__Exercise objective__: Reproduce all of the material exactly as shown.

__Given entries__:
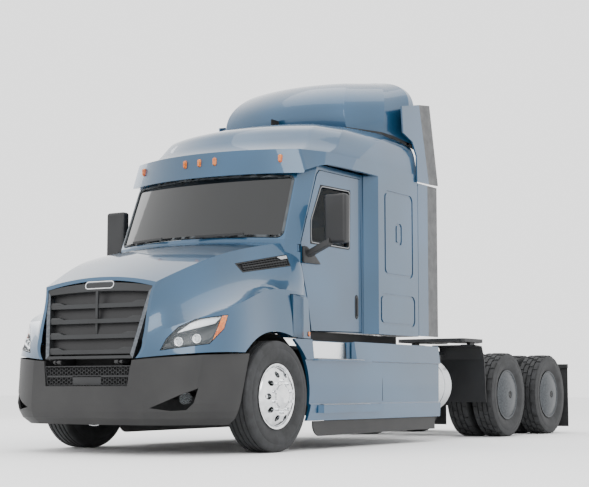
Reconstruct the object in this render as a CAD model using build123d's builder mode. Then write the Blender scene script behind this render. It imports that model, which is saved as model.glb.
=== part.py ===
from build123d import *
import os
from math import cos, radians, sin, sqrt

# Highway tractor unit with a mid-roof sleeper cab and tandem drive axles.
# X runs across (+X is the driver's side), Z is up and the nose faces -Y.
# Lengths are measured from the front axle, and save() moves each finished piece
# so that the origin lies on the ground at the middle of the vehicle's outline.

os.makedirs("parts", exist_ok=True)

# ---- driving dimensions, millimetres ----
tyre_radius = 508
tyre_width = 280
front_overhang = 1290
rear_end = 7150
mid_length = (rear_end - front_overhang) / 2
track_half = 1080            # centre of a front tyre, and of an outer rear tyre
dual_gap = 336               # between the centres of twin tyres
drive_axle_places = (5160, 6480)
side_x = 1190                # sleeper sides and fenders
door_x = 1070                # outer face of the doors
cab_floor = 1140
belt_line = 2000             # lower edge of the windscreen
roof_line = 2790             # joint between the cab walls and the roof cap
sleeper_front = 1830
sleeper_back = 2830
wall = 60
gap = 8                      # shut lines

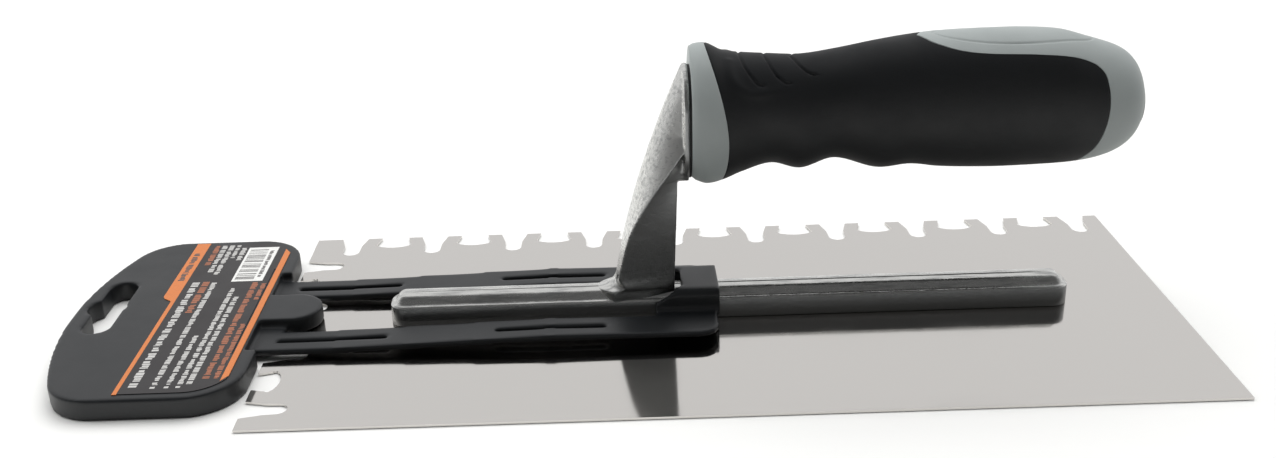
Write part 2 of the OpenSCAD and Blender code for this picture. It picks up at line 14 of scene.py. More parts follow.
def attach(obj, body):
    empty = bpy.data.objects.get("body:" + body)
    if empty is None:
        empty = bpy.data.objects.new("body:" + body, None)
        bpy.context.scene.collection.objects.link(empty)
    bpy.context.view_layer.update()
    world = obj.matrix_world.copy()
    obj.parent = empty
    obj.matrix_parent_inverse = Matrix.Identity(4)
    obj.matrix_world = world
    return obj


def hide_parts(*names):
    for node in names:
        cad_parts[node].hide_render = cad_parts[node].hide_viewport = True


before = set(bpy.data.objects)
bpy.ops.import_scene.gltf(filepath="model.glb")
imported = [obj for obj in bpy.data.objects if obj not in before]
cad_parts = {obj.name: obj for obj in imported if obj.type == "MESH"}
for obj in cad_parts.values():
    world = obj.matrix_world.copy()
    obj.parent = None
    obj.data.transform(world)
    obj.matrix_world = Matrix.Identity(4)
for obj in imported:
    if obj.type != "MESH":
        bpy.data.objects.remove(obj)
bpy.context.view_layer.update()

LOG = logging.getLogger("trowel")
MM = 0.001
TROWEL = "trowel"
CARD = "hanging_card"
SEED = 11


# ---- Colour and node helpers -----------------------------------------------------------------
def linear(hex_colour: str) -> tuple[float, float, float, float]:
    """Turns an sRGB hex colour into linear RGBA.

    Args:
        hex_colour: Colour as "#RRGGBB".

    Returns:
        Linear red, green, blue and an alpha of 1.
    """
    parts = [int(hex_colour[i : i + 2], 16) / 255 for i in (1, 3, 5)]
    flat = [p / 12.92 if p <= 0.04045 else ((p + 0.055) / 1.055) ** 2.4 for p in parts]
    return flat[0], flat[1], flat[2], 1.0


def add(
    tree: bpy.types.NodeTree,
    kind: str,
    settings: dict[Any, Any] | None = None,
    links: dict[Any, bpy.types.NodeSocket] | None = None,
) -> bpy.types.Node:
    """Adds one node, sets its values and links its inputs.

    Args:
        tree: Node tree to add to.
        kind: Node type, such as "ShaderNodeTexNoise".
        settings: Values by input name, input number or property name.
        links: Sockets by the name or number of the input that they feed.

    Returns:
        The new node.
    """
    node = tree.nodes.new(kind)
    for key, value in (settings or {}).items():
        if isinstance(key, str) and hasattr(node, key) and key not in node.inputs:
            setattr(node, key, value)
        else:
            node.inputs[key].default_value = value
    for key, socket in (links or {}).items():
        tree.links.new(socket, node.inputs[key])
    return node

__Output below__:
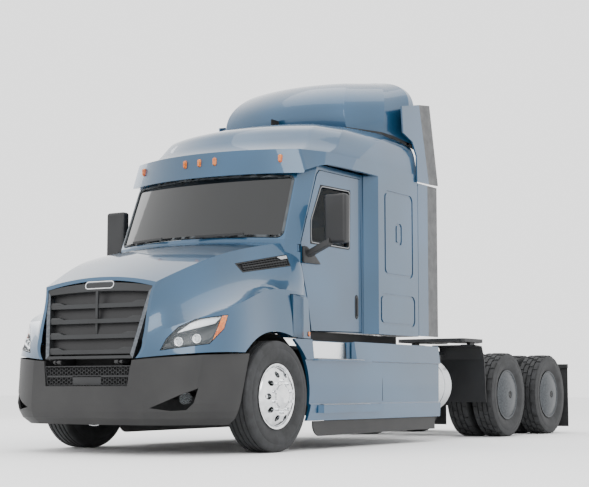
Reconstruct the object in this render as a CAD model using build123d's builder mode. Then write the Blender scene script behind this render. It imports that model, which is saved as model.glb.
=== part.py ===
from build123d import *
import os
from math import cos, radians, sin, sqrt

# Highway tractor unit with a mid-roof sleeper cab and tandem drive axles.
# X runs across (+X is the driver's side), Z is up and the nose faces -Y.
# Lengths are measured from the front axle, and save() moves each finished piece
# so that the origin lies on the ground at the middle of the vehicle's outline.

os.makedirs("parts", exist_ok=True)

# ---- driving dimensions, millimetres ----
tyre_radius = 508
tyre_width = 280
front_overhang = 1290
rear_end = 7150
mid_length = (rear_end - front_overhang) / 2
track_half = 1080            # centre of a front tyre, and of an outer rear tyre
dual_gap = 336               # between the centres of twin tyres
drive_axle_places = (5160, 6480)
side_x = 1190                # sleeper sides and fenders
door_x = 1070                # outer face of the doors
cab_floor = 1140
belt_line = 2000             # lower edge of the windscreen
roof_line = 2790             # joint between the cab walls and the roof cap
sleeper_front = 1830
sleeper_back = 2830
wall = 60
gap = 8                      # shut lines

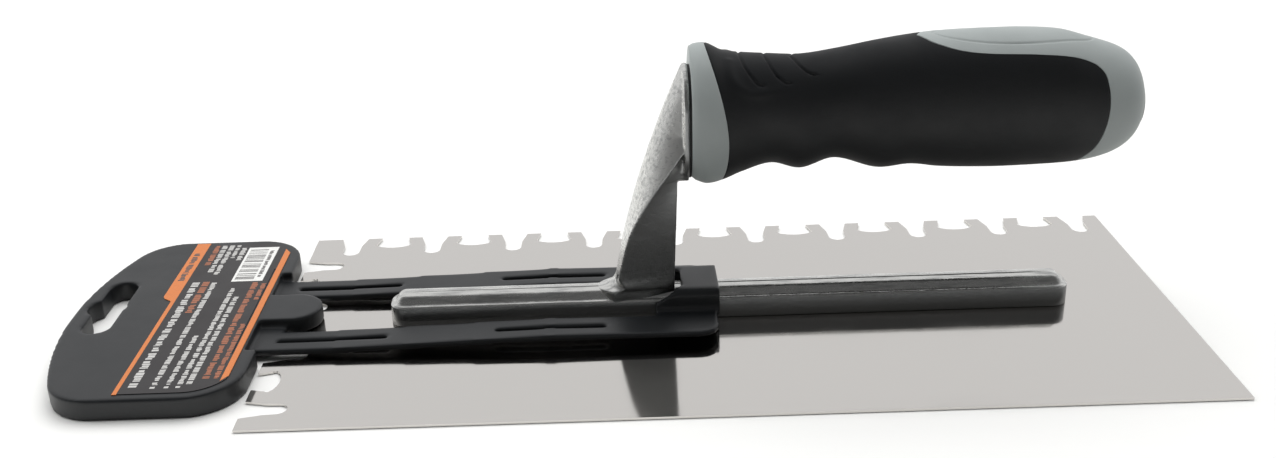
Write part 2 of the OpenSCAD and Blender code for this picture. It picks up at line 14 of scene.py. More parts follow.
def attach(obj, body):
    empty = bpy.data.objects.get("body:" + body)
    if empty is None:
        empty = bpy.data.objects.new("body:" + body, None)
        bpy.context.scene.collection.objects.link(empty)
    bpy.context.view_layer.update()
    world = obj.matrix_world.copy()
    obj.parent = empty
    obj.matrix_parent_inverse = Matrix.Identity(4)
    obj.matrix_world = world
    return obj


def hide_parts(*names):
    for node in names:
        cad_parts[node].hide_render = cad_parts[node].hide_viewport = True


before = set(bpy.data.objects)
bpy.ops.import_scene.gltf(filepath="model.glb")
imported = [obj for obj in bpy.data.objects if obj not in before]
cad_parts = {obj.name: obj for obj in imported if obj.type == "MESH"}
for obj in cad_parts.values():
    world = obj.matrix_world.copy()
    obj.parent = None
    obj.data.transform(world)
    obj.matrix_world = Matrix.Identity(4)
for obj in imported:
    if obj.type != "MESH":
        bpy.data.objects.remove(obj)
bpy.context.view_layer.update()

LOG = logging.getLogger("trowel")
MM = 0.001
TROWEL = "trowel"
CARD = "hanging_card"
SEED = 11


# ---- Colour and node helpers -----------------------------------------------------------------
def linear(hex_colour: str) -> tuple[float, float, float, float]:
    """Turns an sRGB hex colour into linear RGBA.

    Args:
        hex_colour: Colour as "#RRGGBB".

    Returns:
        Linear red, green, blue and an alpha of 1.
    """
    parts = [int(hex_colour[i : i + 2], 16) / 255 for i in (1, 3, 5)]
    flat = [p / 12.92 if p <= 0.04045 else ((p + 0.055) / 1.055) ** 2.4 for p in parts]
    return flat[0], flat[1], flat[2], 1.0


def add(
    tree: bpy.types.NodeTree,
    kind: str,
    settings: dict[Any, Any] | None = None,
    links: dict[Any, bpy.types.NodeSocket] | None = None,
) -> bpy.types.Node:
    """Adds one node, sets its values and links its inputs.

    Args:
        tree: Node tree to add to.
        kind: Node type, such as "ShaderNodeTexNoise".
        settings: Values by input name, input number or property name.
        links: Sockets by the name or number of the input that they feed.

    Returns:
        The new node.
    """
    node = tree.nodes.new(kind)
    for key, value in (settings or {}).items():
        if isinstance(key, str) and hasattr(node, key) and key not in node.inputs:
            setattr(node, key, value)
        else:
            node.inputs[key].default_value = value
    for key, socket in (links or {}).items():
        tree.links.new(socket, node.inputs[key])
    return node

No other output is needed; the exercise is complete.